Although much of Collins’s work is inspired by everyday life, he has also been commissioned to write commemorative poetry about momentous events: 9/11, for example, or the 100-year anniversary of Grand Central station. No matter the subject, Collins believes a poem should invite, not alienate, the reader.

"When I start a poem, I assume the indifference of readers," he says. "That there might even be a touch of hostility. There is a line from a Patrick Kavanagh poem that really resonates. It goes: 'Tomorrow's Wednesday. Who cares?' Well, the reader can't be expected to be interested in your life, the life of a stranger. The job of the poet is to seduce the reader, to make sure they are interested, to make something happen for them that is unexpected."

It is about achieving a balance between “clarity and mystery”, he says. “It’s important to know which card to turn over and which to lay face-down. But the beginning of a poem should always be very clear, to get a reader on board, and only then can you be confident that when you move into less obvious areas of metaphor or fantasy that they will go with you. It is like an eye chart, with its big E at the top, and the letters getting less legible as it moves along. A poem should be like that.”

‘Wilful obscurity’

Collins’s seduction techniques have won him detractors as well as admirers, particularly in poetry and academic circles.

"I have spoken a lot about wilful obscurity in poetry – where the poet is hiding behind language, using it as camouflage – and I don't have much tolerance for that kind of poetry," he says. Nor does he have time for the critic who imposes complexity on a poem, "obscuring it for the reader". As he writes in his wry 2003 poem On Poetry "all they want to do is tie/ the poem to a chair with rope/ and torture a confession out of it./ They begin beating it with a hose/ to find out what it really means."

Indeed, certain critics have found him lacking in complexity. “I have been accused of being underconceptualised, ie, some critics seem to think my poems are not difficult enough, as if to be popular is to be a failure somehow, as if accessibility is a dirty word. But it is the job of the critic, not the poet, to be difficult and they can provide the problems if they find insufficiency in the poems. I don’t mind,” he says. “I am more concerned with my readers.”

Despite the fact that his readership is in the millions, it is a singular reader that Collins still imagines when he sits down to write a poem. “You know, you will find that there are very few people in my poems, because I just want to be alone with the reader. And it is one reader.

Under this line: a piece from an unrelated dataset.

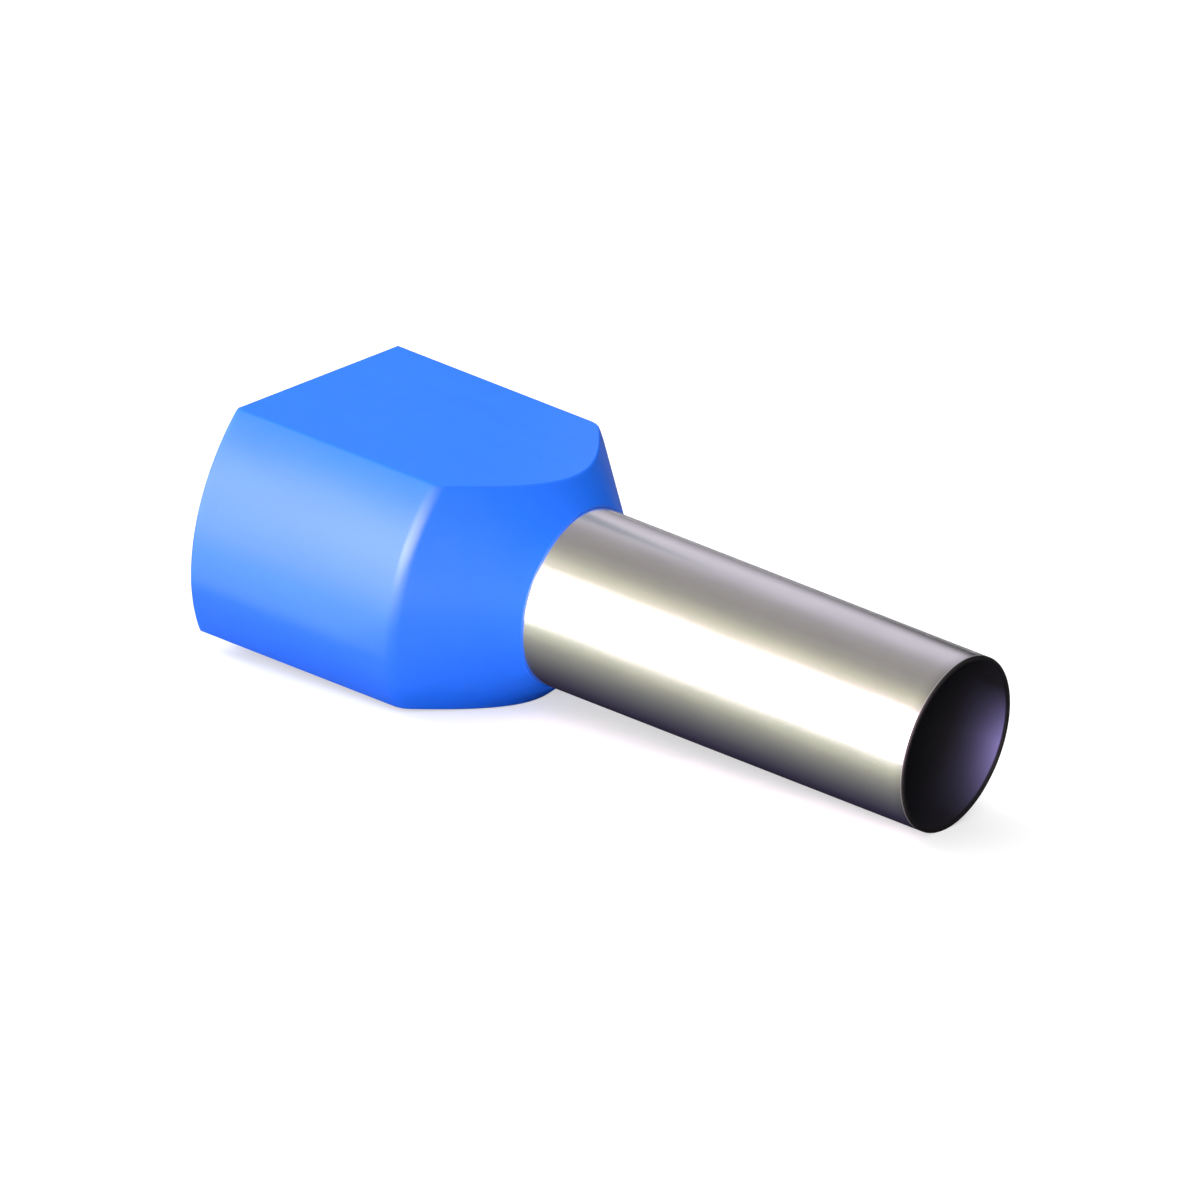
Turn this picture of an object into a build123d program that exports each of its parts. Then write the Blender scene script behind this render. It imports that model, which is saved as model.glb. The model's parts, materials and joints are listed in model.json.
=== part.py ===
from build123d import *
from math import cos, radians, sin, tan
import os

# Twin wire ferrule. A moulded plastic collar takes two insulated wires side by side, and the
# bare strands of both go on into one thin tinned copper sleeve, which is crimped around them.
# X runs along the sleeve to its free end, Z is square to the two flats of the collar, and the
# origin is on the axis at the nose of the collar, where the bare sleeve starts.
# Lengths are in millimetres and angles in degrees.

# Sleeve
sleeve_outer_d = 8.7
sleeve_wall = 0.2
sleeve_bare_length = 21.65
sleeve_end_round = 0.05
flare_start_depth = 0.1  # from the nose to where the hidden end of the sleeve starts to open

# Outside of the collar
collar_length = 15.7
collar_width = 17.6
shoulder_radius = 1.0
flat_edge_radius = 0.25
nose_land = 0.12  # width of the flat ring of plastic around the sleeve at the nose

# Inside of the collar
collar_wall = 0.65
mouth_chamfer = 0.3
flare_pass_clearance = 0.13  # lets the flare pass between the flats when the sleeve goes in
seat_clearance = 0.01

# The outer cone, the funnel and the flare share one slope, so the plastic keeps an even wall
taper_angle = 45.0

# Space by which a cutting body runs out past the face that it opens
cut_overrun = 1.0

taper_sin = sin(radians(taper_angle))
taper_cos = cos(radians(taper_angle))
taper_tan = tan(radians(taper_angle))

sleeve_outer_r = sleeve_outer_d / 2
sleeve_bore_r = sleeve_outer_r - sleeve_wall
nose_r = sleeve_outer_r + nose_land

# The bend of the flare is as wide as the plastic over it allows at the full wall
flare_bend_radius = collar_wall - flare_start_depth * taper_sin - nose_land * taper_cos
flare_bend_radius /= 1 - taper_cos
flare_lip_r = sleeve_outer_r + flare_bend_radius * (1 - taper_cos)

# The flats stand just far enough apart for the flare, and the sides for the two wires
cavity_r = collar_width / 2 - collar_wall
cavity_height = 2 * (flare_lip_r + flare_pass_clearance)
collar_outer_r = collar_width / 2
collar_height = cavity_height + 2 * collar_wall

# The slabs that cut the flats reach past the collar on every side
slab_length = 2 * (collar_length + cut_overrun)
slab_width = collar_width + 2 * cut_overrun


# Sleeve: one drawn tube, open at both ends, with its hidden end bent out as a trumpet mouth.
# Its section runs along the outside and round the bend, and the same again along the bore.
with BuildPart() as sleeve:
    with BuildSketch(Plane.XZ):
        with BuildLine():
            outside = Line((sleeve_bare_length, sleeve_outer_r), (-flare_start_depth, sleeve_outer_r))
            outer_bend = JernArc(outside @ 1, (-1, 0), flare_bend_radius, -taper_angle)
            bore = Line((sleeve_bare_length, sleeve_bore_r), (-flare_start_depth, sleeve_bore_r))
            inner_bend = JernArc(bore @ 1, (-1, 0), flare_bend_radius + sleeve_wall, -taper_angle)
            Line(outer_bend @ 1, inner_bend @ 1)
            Line(outside @ 0, bore @ 0)
        make_face()
    revolve(axis=Axis.X)
    free_rim = sleeve.faces().sort_by(Axis.X)[-1]
    fillet(free_rim.edges(), radius=sleeve_end_round)

sleeve.part.label = "sleeve"


# Hollow of the collar, as the core pin that moulds it: a seat that wraps the outside and the
# lip of the flare, a funnel that carries on flush from the inside of the flare, and the
# flat-sided cavity for the two wires.
with BuildPart() as collar_core:
    with BuildSketch(Plane.XZ):
        with BuildLine():
            seat_r = sleeve_outer_r + seat_clearance
            neck = Line((cut_overrun, seat_r), (-flare_start_depth, seat_r))
            seat_bend = JernArc(neck @ 1, (-1, 0), flare_bend_radius - seat_clearance, -taper_angle)
            up_the_slope = Vector(-taper_cos, taper_sin)
            across_the_lip = Vector(-taper_sin, -taper_cos)
            lip_recess = Line(seat_bend @ 1, seat_bend @ 1 + up_the_slope * seat_clearance)
            lip_step_height = sleeve_wall + seat_clearance
            lip_step = Line(lip_recess @ 1, lip_recess @ 1 + across_the_lip * lip_step_height)
            funnel_length = (cavity_r - (lip_step @ 1).Y) / taper_sin
            funnel = Line(lip_step @ 1, lip_step @ 1 + up_the_slope * funnel_length)
            behind_mouth = -collar_length - cut_overrun
            Polyline(funnel @ 1, (behind_mouth, cavity_r), (behind_mouth, 0), (cut_overrun, 0), neck @ 0)
        make_face()
    revolve(axis=Axis.X)
    Box(slab_length, slab_width, cavity_height, mode=Mode.INTERSECT)


# Collar: a round body that tapers to the sleeve, with two flats cut along it.
with BuildPart() as collar:
    with BuildSketch(Plane.XZ):
        with BuildLine():
            shoulder = ((nose_r - collar_outer_r) / taper_tan, collar_outer_r)
            Polyline(
                (-collar_length, 0),
                (-collar_length, collar_outer_r),
                shoulder,
                (0, nose_r),
                (0, 0),
                close=True,
            )
        make_face()
        fillet(vertices().sort_by_distance(shoulder)[0], radius=shoulder_radius)
    revolve(axis=Axis.X)
    Box(slab_length, slab_width, collar_height, mode=Mode.INTERSECT)
    flats = collar.faces().filter_by(Axis.Z)
    edges_past_the_rear = flats.edges().group_by(Axis.X)[1:]
    fillet(edges_past_the_rear, radius=flat_edge_radius)
    add(collar_core.part, mode=Mode.SUBTRACT)
    rear_face = collar.faces().sort_by(Axis.X)[0]
    chamfer(rear_face.inner_wires()[0].edges(), length=mouth_chamfer)

collar.part.label = "collar"


os.makedirs("parts", exist_ok=True)
for piece in (collar.part, sleeve.part):
    export_step(piece, f"parts/{piece.label}.step")

print(f"Collar {collar_length} long, {collar_width} wide and {collar_height:.3f} high.")
print(f"Flare lip radius {flare_lip_r:.3f}, cavity {2 * cavity_r:.2f} by {cavity_height:.3f}.")
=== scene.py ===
# %% [markdown]
# # A twin wire ferrule
# A ferrule is a small end piece for stranded wire. This one takes two wires: a blue plastic collar
# holds their insulation, and a thin tinned copper sleeve is crimped around their bare strands.
# We load the measured model first. It fixes every size, and the looks are built around it.

# %% Load the frame
import json
from math import atan2, cos, pi, radians, sin, tan

import bmesh
import bpy
from mathutils import Matrix, Vector


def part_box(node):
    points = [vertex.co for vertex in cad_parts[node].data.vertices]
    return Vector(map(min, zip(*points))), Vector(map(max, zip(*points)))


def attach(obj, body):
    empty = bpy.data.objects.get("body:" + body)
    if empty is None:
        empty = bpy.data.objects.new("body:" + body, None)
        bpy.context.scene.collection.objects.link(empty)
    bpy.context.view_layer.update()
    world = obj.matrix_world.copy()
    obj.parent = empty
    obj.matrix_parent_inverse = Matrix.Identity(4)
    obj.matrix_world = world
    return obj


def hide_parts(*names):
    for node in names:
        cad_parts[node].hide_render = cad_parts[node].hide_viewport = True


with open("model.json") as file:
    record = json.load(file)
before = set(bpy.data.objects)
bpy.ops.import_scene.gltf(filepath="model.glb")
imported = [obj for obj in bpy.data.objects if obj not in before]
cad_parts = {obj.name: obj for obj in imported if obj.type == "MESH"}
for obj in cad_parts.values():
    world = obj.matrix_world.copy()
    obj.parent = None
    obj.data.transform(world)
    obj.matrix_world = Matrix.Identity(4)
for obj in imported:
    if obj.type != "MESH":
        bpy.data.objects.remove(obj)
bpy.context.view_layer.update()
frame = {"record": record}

# %% [markdown]
# ## Sizes
# The row frame is in metres, so a named millimetre keeps the numbers readable. The large sizes are
# read from the loaded nodes and mounts, and only small ones, such as a radius, are written here.
# X runs along the sleeve to its free end, Z is square to the flats, and the origin is at the nose.

# %% Read the sizes from the frame
MM = 0.001

mounts = {mount["name"]: mount for mount in frame["record"]["mounts"]}
collar_low, collar_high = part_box("collar")
sleeve_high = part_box("sleeve")[1]

rear_x = collar_low.x
nose_x = collar_high.x
free_end_x = sleeve_high.x
collar_r = collar_high.y
half_height = collar_high.z
sleeve_r = mounts["sleeve_pin"]["dims"]["r_mm"] * MM
bore_r = mounts["conductor_bore"]["dims"]["r_mm"] * MM
sleeve_wall = sleeve_r - bore_r
flare_lip_r = sleeve_high.z

collar_wall = 0.65 * MM
nose_land = 0.12 * MM
shoulder_radius = 1.0 * MM
mouth_chamfer = 0.3 * MM
seat_clearance = 0.01 * MM
flare_start_depth = 0.1 * MM
end_round = 0.05 * MM
taper = radians(45)

nose_r = sleeve_r + nose_land
cavity_r = collar_r - collar_wall
cavity_half_height = half_height - collar_wall
bend_r = (flare_lip_r - sleeve_r) / (1 - cos(taper))
print(f"collar {2 * collar_r / MM:.2f} mm wide and {2 * half_height / MM:.2f} mm high")
print(f"sleeve {2 * sleeve_r / MM:.2f} mm across, with a wall of {sleeve_wall / MM:.2f} mm")

# %% [markdown]
# ## The camera
# The picture was drawn in parallel projection: the two edges of the sleeve stay parallel. So the
# camera is orthographic. Its direction, its small roll and its scale come from matching the
# outline, and the nose of the collar is put on the pixel where the photograph has it.

# %% Camera
image_side_px = 1200
nose_px = (575.5, 596.0)
px_per_mm = 21.512
camera_azimuth, camera_elevation, camera_roll = radians(30.635), radians(20.65), radians(9.515)
camera_distance = 0.3
nearest_seen, furthest_seen = 0.01, 10


def camera_axes(azimuth, elevation, roll):
    """The camera's right, up and backward directions in the row frame."""
    back = Vector((sin(azimuth) * cos(elevation), -cos(azimuth) * cos(elevation), sin(elevation)))
    level_right = Vector((cos(azimuth), sin(azimuth), 0))
    level_up = back.cross(level_right)
    right = level_right * cos(roll) + level_up * sin(roll)
    return right, back.cross(right), back


view_right, view_up, view_back = camera_axes(camera_azimuth, camera_elevation, camera_roll)
off_centre_right = (image_side_px / 2 - nose_px[0]) / px_per_mm * MM
off_centre_up = (nose_px[1] - image_side_px / 2) / px_per_mm * MM
look_at = Vector((nose_x, 0, 0)) + view_right * off_centre_right + view_up * off_centre_up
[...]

It is a private and intimate exchange.”

Even in a packed auditorium, he says, it is "that one potential intimate receiver I am thinking of, but instead of whispering to them I am speaking through a loudspeaker system. [The critic] Terry Eagleton, says that writing is language that can function perfectly well in the physical absence of author. And sometimes, before I step on stage, I do question whether I need to show up and demonstrate dependency of language on ourselves."

But that is the contradictory nature of poetry. It is a projection of the most private aspects of the self, which has the capacity to move even – or especially – a stranger.

Billy Collins will give a public reading as part of the Kilkenny Arts Festival on Saturday.


Collins is well known for the comic slant of his poems. He says Warner Brothers cartoons were as formative an influence on his work as Wallace Stevens. Over the years, he has applied his mischievous viewpoint to poetry as a subject matter in itself, composing several parodies of famous poets and their work, such as Lines Composed Over Three Thousand Miles above Tintern Abbey, in reference to a poem by William Wordsworth.

His 2006 poem Irish Poetry, in which he gently ribs the typical rural idylls of Irish lyrical poetry, with its “phosphorescent heifers” and “penitential houses”, has proved more than a little controversial. “The only reason it worked,” says Collins, “is because Irish poetry is so familiar. You would never be able to write something like that about American poetry.”